9. U.S. Girls – The Island Song Considering this song’s instrumental would fit right in on the Drive soundtrack this is a solid car playlist pick. With the vocals it’s something even more special: a track about yearning and loneliness that packs and equally forceful “Fine, I don’t need you…get the hell out” vibe. You’ve got to appreciate that.
10. Kate Bush –Wuthering Heights A song by a precocious and wildly talented English artist about the magnum opus of another precocious and wildly talented English artist appearing on a playlist for the listening pleasure of a precocious & wildly talented English artist. Well, you can justify this song’s presence with that particular Russian doll of reasoning if you’d like. Me? I just really dig the idea of warbling “Heathcliff! It’s me Cathy, Come home!” off-key at max volume through the moonroof alongside modernism’s greatest novelist (suck it James Joyce!)…
11. Radiohead – How to Disappear Completely A pensive meditation on the self and the difficulty of genuine human connection with references to water and hints of an impending departure. I debated whether to include this one, but most car rides with a good and thoughtful companion end up with stretches where you both embrace the silence and let your minds go where they will. This one’s for Rhoda in The Waves.

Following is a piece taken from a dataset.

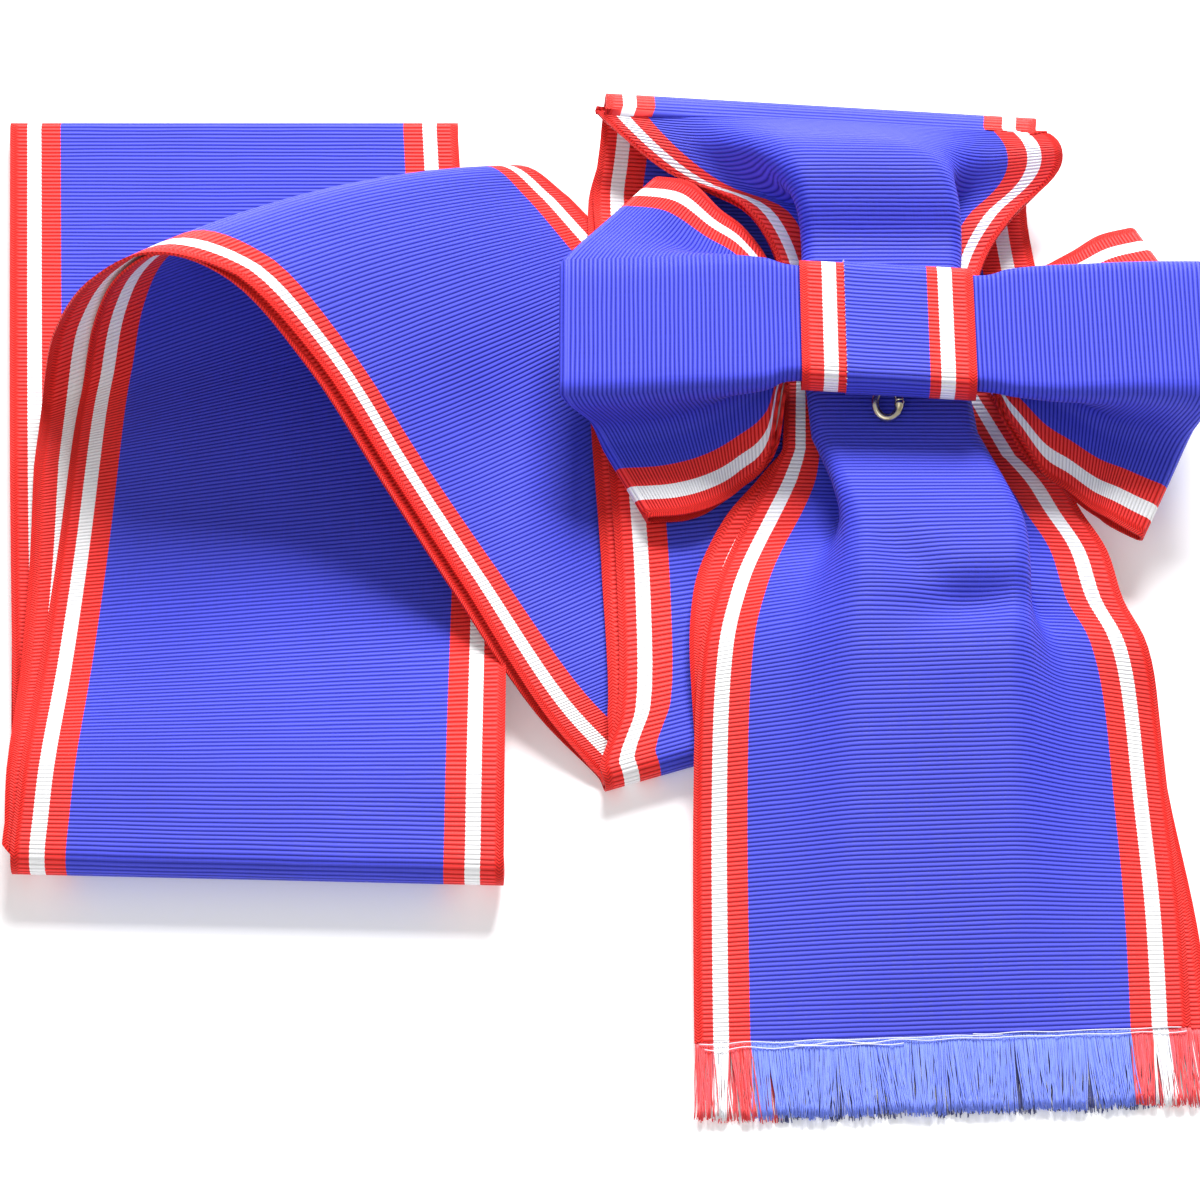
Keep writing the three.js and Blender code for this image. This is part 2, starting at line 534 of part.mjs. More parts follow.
// The bow's ribbon as one closed run: the upper layer, a hairpin, the lower layer and a hairpin.
function bowStations() {
  const columns = columnsFor(bowPanel, bowPleat, bowCrease);
  const blended = blendedRows(bowRows, 1);
  const reach = bowReach - bowRows[0].open / 2 - halfWall;
  const rows = blended.map((row) => (
    pleatedSection(columns, row, bowPanel, bowPleat, bowCrease).map(({ across, up, swept }) => new THREE.Vector3(
      knotX + row.x * reach - Math.sign(row.x) * swept,
      knotY + row.y * ribbonWidth + across,
      row.z * bowFace + up,
    ))
  ));
  const faces = facings(rows).map((row) => row.map((facing) => facing.negate()));
  const openings = blended.map((row) => row.open);
  const layer = (row, turn) => ({ row, points: rows[row].map((upper, column) => {
    const inner = row === 0 ? 1 : row - 1;
    const out = upper.clone().sub(rows[inner][column]).normalize();
    const half = openings[row] / 2;
    const facing = faces[row][column].clone().multiplyScalar(Math.cos(turn));
    facing.addScaledVector(out, Math.sin(turn)).normalize();
    const point = upper.clone().addScaledVector(faces[row][column], -half).addScaledVector(facing, half);
    return { point, facing, place: columns[column] };
  }) });
  const last = rows.length - 1;
  const run = [];
  for (let row = 0; row <= last; row += 1) {
    run.push(layer(row, 0));
  }
  for (const turn of [Math.PI / 4, Math.PI / 2, 3 * Math.PI / 4]) {
    run.push(layer(last, turn));
  }
  for (let row = last; row >= 0; row -= 1) {
    run.push(layer(row, Math.PI));
  }
  for (const turn of [3 * Math.PI / 4, Math.PI / 2, Math.PI / 4]) {
    run.push(layer(0, turn));
  }
  return run;
}

const waistSqueeze = Math.min(...bowRows.map((row) => row.squeeze));
const creaseBend = Math.PI * bowCrease / 2;
const knotAround = halfWall + clearance + knotWall / 2;
const knotWide = (bowPanel / 2 - creaseBend + bowCrease) * waistSqueeze + knotAround;
const knotPinched = (bowPanel / 2 - bowPleat + creaseBend + pinchedHem) * waistSqueeze + knotAround;
const knotLedge = bowFace - 2 * bowCrease - knotAround;

// The band round the bow's waist: wide over the panel, drawn in beneath it, its middle following the bow.
function knotStations() {
  const bottom = sashTop + clearance + knotWall / 2;
  const corners = [
    { across: knotPinched, up: bottom, round: knotCorner / 2 },
    { across: knotPinched, up: knotLedge, round: knotCorner / 4 },
    { across: knotWide, up: knotLedge, round: knotCorner / 2 },
    { across: knotWide, up: bowFace + knotAround, round: knotCorner },
  ];
  const mirrored = corners.map((corner) => ({ ...corner, across: -corner.across })).reverse();
  const outline = roundedOutline([...corners, ...mirrored]);
  return outline.map((point, index) => {
    const before = outline[(index + outline.length - 1) % outline.length];
    const after = outline[(index + 1) % outline.length];
    const along = after.clone().sub(before).normalize();
    const facing = new THREE.Vector3(0, along.y, -along.x);
    const points = [-0.5, 0, 0.5].map((share) => ({
      point: new THREE.Vector3(knotX + share * knotWidth, knotY + point.x + knotSkew(share), point.y),
      facing,
      place: share,
    }));
    return { row: index, points };
  });
}

// A closed outline with every corner rounded off.
function roundedOutline(corners) {
  const shape = new THREE.Shape();
  corners.forEach((corner, index) => {
    const at = new THREE.Vector2(corner.across, corner.up);
    const towardsCorner = (other) => {
      const point = new THREE.Vector2(other.across, other.up);
      return at.clone().add(point.sub(at).setLength(corner.round));
    };
    const start = towardsCorner(corners[(index + corners.length - 1) % corners.length]);
    const end = towardsCorner(corners[(index + 1) % corners.length]);
    if (index === 0) {
      shape.moveTo(start.x, start.y);
    } else {
      shape.lineTo(start.x, start.y);
    }
    shape.quadraticCurveTo(at.x, at.y, end.x, end.y);
  });
  return shape.getPoints(4);
}

// How far the bow's middle lies off the knot's at a share of the knot's width.
function knotSkew(share) {
  const place = share * knotWidth / bowReach;
  const index = bowRows.findIndex((row) => row.x >= place);
  const near = bowRows[index - 1];
  const far = bowRows[index];
  const mix = (place - near.x) / (far.x - near.x);
  return (near.y * (1 - mix) + far.y * mix) * ribbonWidth;
}

// A fringe below one ply of the tails: a strip along its head and the locks that hang from it.
function fringeGeometry(end, across, slip, lift) {
  const pitch = ribbonWidth / lockRows.length;
  const shape = new THREE.Shape();
  shape.moveTo(-halfRibbon, 0);
  lockRows.forEach((lock, index) => {
    const left = -halfRibbon + index * pitch;
    const width = pitch - lockGap;
    const middle = left + width / 2 + lock.lean * width;
    const depth = -lock.reach * fringeLength;
    shape.lineTo(left, -fringeHead);
    shape.lineTo(middle - lock.tip * width / 2, depth);
    shape.lineTo(middle + lock.tip * width / 2, depth);
    shape.lineTo(left + width, -fringeHead);
  });
  shape.lineTo(halfRibbon, -fringeHead);
  shape.lineTo(halfRibbon, 0);
  const geometry = new THREE.ExtrudeGeometry(shape, { depth: ribbonWall, bevelEnabled: false });
  const out = new THREE.Vector3(across.y, -across.x, 0);
  const origin = end.clone().addScaledVector(across, slip).addScaledVector(out, plyGap).setZ(lift);
  const up = new THREE.Vector3(0, 0, 1);
  return geometry.applyMatrix4(new THREE.Matrix4().makeBasis(across, out.negate(), up).setPosition(origin));
}

// An oval wire ring in its own plane, swollen into a latch on its right where one is asked for.
function wireRing(width, length, wire, latch, around) {
  const section = 8;
  const positions = [];
  const triangles = [];
  const reach = new THREE.Vector2(width - wire, length - wire).multiplyScalar(0.5);
  for (let step = 0; step < around; step += 1) {
    const turn = 2 * Math.PI * step / around;
    const out = new THREE.Vector2(reach.y * Math.cos(turn), reach.x * Math.sin(turn)).normalize();
    const thick = wire / 2 * (1 + latch * Math.max(0, Math.cos(turn)) ** 20);
    for (let part = 0; part < section; part += 1) {
      const spin = 2 * Math.PI * part / section;
      const away = thick * Math.cos(spin);
      const x = reach.x * Math.cos(turn) + out.x * away;
      const y = reach.y * Math.sin(turn) + out.y * away;
      positions.push(x, y, thick * Math.sin(spin));
      const next = (part + 1) % section;
      const here = step * section;
      const there = (step + 1) % around * section;
      triangles.push(here + part, there + part, there + next, here + part, there + next, here + next);
    }
  }
  const geometry = new THREE.BufferGeometry();
  geometry.setAttribute('position', new THREE.Float32BufferAttribute(positions, 3));
  geometry.setIndex(triangles);
  return outward(geometry);
}

// Where the eye's middle lies: in the hollow below the band's front edge.
const eyeAt = new THREE.Vector3(
  knotX,
  knotY + knotSkew(0) - knotPinched - knotWall / 2 - clearance - eyeWidth / 2,
  knotLedge - knotWall / 2 - clearance - eyeLength / 2,
);

// The eye stands fore and aft, and the ring leans from it down to the tail.
function eyeGeometry() {
  const upright = new THREE.Matrix4().makeBasis(
    new THREE.Vector3(0, 1, 0), new THREE.Vector3(0, 0, 1), new THREE.Vector3(1, 0, 0),
  );
  return wireRing(eyeWidth, eyeLength, eyeWire, 0, 16).applyMatrix4(upright.setPosition(eyeAt));
}

function ringGeometry() {
  const reach = ringLength - ringWire;
  const fall = eyeAt.z - (sashTop + clearance + ringWire);
  const lean = Math.asin(fall / reach);
  const middle = eyeAt.clone().sub(new THREE.Vector3(0, reach / 2 * Math.cos(lean), fall / 2));
  const tilted = new THREE.Matrix4().makeRotationX(lean).setPosition(middle);
  return wireRing(ringWidth, ringLength, ringWire, ringLatch, 24).applyMatrix4(tilted);
}

const { stations, rows } = sashStations();
const lastRow = rows[rows.length - 1];
const tailEnd = lastRow[(lastRow.length - 1) / 2];
const tailAcross = lastRow[lastRow.length - 1].clone().sub(lastRow[0]).normalize();
const lowerSlip = tailRows[tailRows.length - 1].slip * ribbonWidth;

const pieces = [
  pieceMesh('sash_ribbon', ribbonGeometry(stations, false), fabric(blue)),
  pieceMesh('bow_ribbon', ribbonGeometry(bowStations(), true), fabric(blue)),
  pieceMesh('knot_band', ribbonGeometry(knotStations(), true), fabric(blue)),
  pieceMesh('front_fringe', fringeGeometry(tailEnd, tailAcross, 0, ribbonWall + plyGap), fabric(paleBlue)),
  pieceMesh('back_fringe', fringeGeometry(tailEnd, tailAcross, lowerSlip, 0), fabric(darkBlue)),
  pieceMesh('ring_eye', eyeGeometry(), metal(brass)),
  pieceMesh('badge_ring', ringGeometry(), metal(brass)),
];

// The origin is the middle of the underside of all the pieces together.
const sash = new THREE.Group();
sash.name = 'order_sash';
sash.add(...pieces);
const box = new THREE.Box3().setFromObject(sash);
const middle = box.getCenter(new THREE.Vector3()).setZ(box.min.z);
for (const piece of pieces) {
  piece.geometry.translate(-middle.x, -middle.y, -middle.z);
}

export default sash;
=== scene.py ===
# Sash of an order: a doubled loop of ribbed ribbon, folded and lying flat, with its bow, tails and ring.
import math

import bpy
import numpy as np
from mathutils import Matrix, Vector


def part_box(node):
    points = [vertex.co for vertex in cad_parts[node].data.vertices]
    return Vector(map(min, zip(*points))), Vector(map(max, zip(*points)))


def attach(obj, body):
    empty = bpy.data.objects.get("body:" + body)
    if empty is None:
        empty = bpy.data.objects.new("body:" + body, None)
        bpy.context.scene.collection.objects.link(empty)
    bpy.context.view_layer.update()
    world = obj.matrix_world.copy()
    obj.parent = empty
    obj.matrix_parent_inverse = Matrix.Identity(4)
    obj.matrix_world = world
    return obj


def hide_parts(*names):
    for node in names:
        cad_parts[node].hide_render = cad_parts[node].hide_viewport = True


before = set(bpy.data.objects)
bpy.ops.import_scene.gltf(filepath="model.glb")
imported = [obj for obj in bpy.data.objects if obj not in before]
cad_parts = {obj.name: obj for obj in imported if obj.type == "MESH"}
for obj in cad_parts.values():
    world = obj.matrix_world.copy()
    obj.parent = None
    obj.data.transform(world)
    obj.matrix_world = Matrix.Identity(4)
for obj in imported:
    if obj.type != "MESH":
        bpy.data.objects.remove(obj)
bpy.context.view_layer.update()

# The sash is one long ribbon of ribbed silk doubled into a loop, with stripes woven along both edges. It lies
# folded in the stack, rises in the arch, folds under itself twice, and is pinched by the knot into the flap
# above it and the two tails below it. Nothing is sewn but the knot.

# Sizes in millimetres, the same as the solids have. ORIGIN is where the layout's middle lies in the frame.
ORIGIN = np.array((0.843, -0.291, 0.0))
MM = 0.001
RIBBON_WIDTH = 100
HALF_RIBBON = RIBBON_WIDTH / 2
WALL = 1
PLY_GAP = 0.3
PLY_OFFSET = (WALL + PLY_GAP) / 2
LAYER_PITCH = 2 * (WALL + PLY_GAP)
FIRST_LAYER = WALL + PLY_GAP / 2
STACK_LENGTH = 180
ARCH_HEIGHT = 54
TOP_FOLD_HEIGHT = 32
WAIST_HEIGHT = 17.5
FLAP_LENGTH = 60
TAIL_LENGTH = 130
KNOT_WIDTH = 36.6
KNOT_X = 0.606 * RIBBON_WIDTH
KNOT_Y = 0.274 * STACK_LENGTH
SASH_PANEL, SASH_PLEAT, SASH_CREASE = 35, 11, 2

# How far a crease spreads where its pleat opens out, the cloth's own thickness, the length kept flat beside
# a fold, and the angle past which an edge is drawn sharp.
FLAP_SOFTNESS, TAIL_SOFTNESS = 24, 8
CLOTH = 0.56
FOLD_GUARD = 5
SHARP_ANGLE = 50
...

12. The Waterboys – This is The Sea 2004: I sit down in a movie theater to watch the surfing documentary Riding Giants with no more knowledge of the sport than repeated childhood viewings of Point Break & Airborne. I walk out with a profound respect for the history & challenge of wave riding (plus a more markedly spiritual reverence for Point Break). Part of that was definitely due to the pitch-perfect crescendo this song provides right at the end of the movie. A catalog of intense personal struggle that ultimately embraces hope through an extended water metaphor about transitioning from a river to a sea. I’ll just leave this here.